### [AIM OF THE TASK]
Please output the lines shown below exactly as they appear.

### [SOURCE DATA]
········
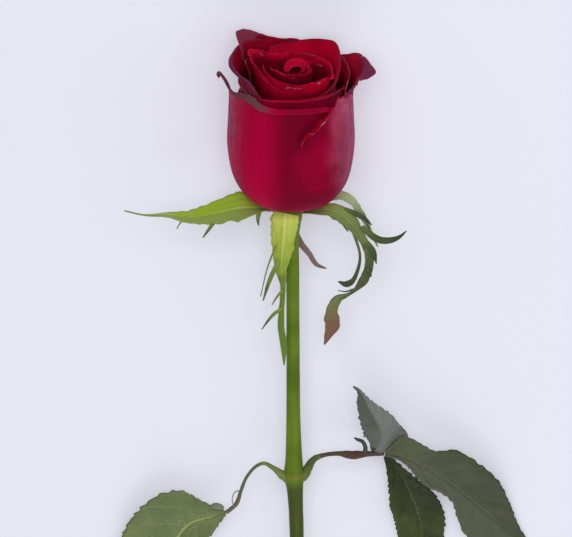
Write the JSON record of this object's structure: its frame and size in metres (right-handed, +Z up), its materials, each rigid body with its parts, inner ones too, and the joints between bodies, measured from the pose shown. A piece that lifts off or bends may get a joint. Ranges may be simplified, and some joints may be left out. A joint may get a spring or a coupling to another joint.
{
  "type": "cut rose",
  "caption": "Cut red rose lying down: a half-open layered bloom, reflexed sepals with side lobes, a bare stem and two leaves from one joint.",
  "frame": {"origin": "the flattened spot under the bloom's belly that the lying rose rests on", "axes": "+Y along the stem from the cut end to the bloom, +Z up from the table, +X to the right seen from above with the bloom at the top"},
  "size_m": [0.1536, 0.2984, 0.0462],
  "materials": {
    "petals": "velvety",
    "stem": "satin",
    "sepals": "satin",
    "leaf_stalks": "satin",
    "leaves": "satin"
  },
  "bodies": {
    "root": {"bloom": "petals", "stem": "stem", "sepal_left": "sepals", "sepal_front": "sepals", "sepal_right": "sepals", "sepal_back_right": "sepals", "sepal_back": "sepals", "left_petiole": "leaf_stalks", "right_petiole": "leaf_stalks", "left_leaflet": "leaves", "right_leaflet_upper": "leaves", "right_leaflet_end": "leaves", "right_leaflet_lower": "leaves"}
  },
  "joints": []
}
········
### [WORKED ANSWER]
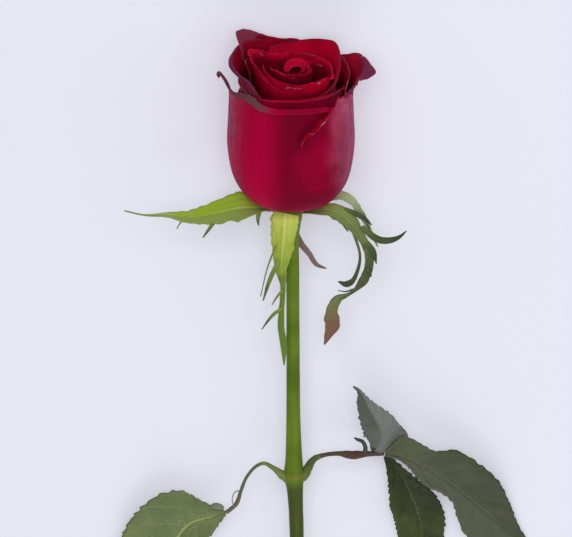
Write the JSON record of this object's structure: its frame and size in metres (right-handed, +Z up), its materials, each rigid body with its parts, inner ones too, and the joints between bodies, measured from the pose shown. A piece that lifts off or bends may get a joint. Ranges may be simplified, and some joints may be left out. A joint may get a spring or a coupling to another joint.
{
  "type": "cut rose",
  "caption": "Cut red rose lying down: a half-open layered bloom, reflexed sepals with side lobes, a bare stem and two leaves from one joint.",
  "frame": {"origin": "the flattened spot under the bloom's belly that the lying rose rests on", "axes": "+Y along the stem from the cut end to the bloom, +Z up from the table, +X to the right seen from above with the bloom at the top"},
  "size_m": [0.1536, 0.2984, 0.0462],
  "materials": {
    "petals": "velvety",
    "stem": "satin",
    "sepals": "satin",
    "leaf_stalks": "satin",
    "leaves": "satin"
  },
  "bodies": {
    "root": {"bloom": "petals", "stem": "stem", "sepal_left": "sepals", "sepal_front": "sepals", "sepal_right": "sepals", "sepal_back_right": "sepals", "sepal_back": "sepals", "left_petiole": "leaf_stalks", "right_petiole": "leaf_stalks", "left_leaflet": "leaves", "right_leaflet_upper": "leaves", "right_leaflet_end": "leaves", "right_leaflet_lower": "leaves"}
  },
  "joints": []
}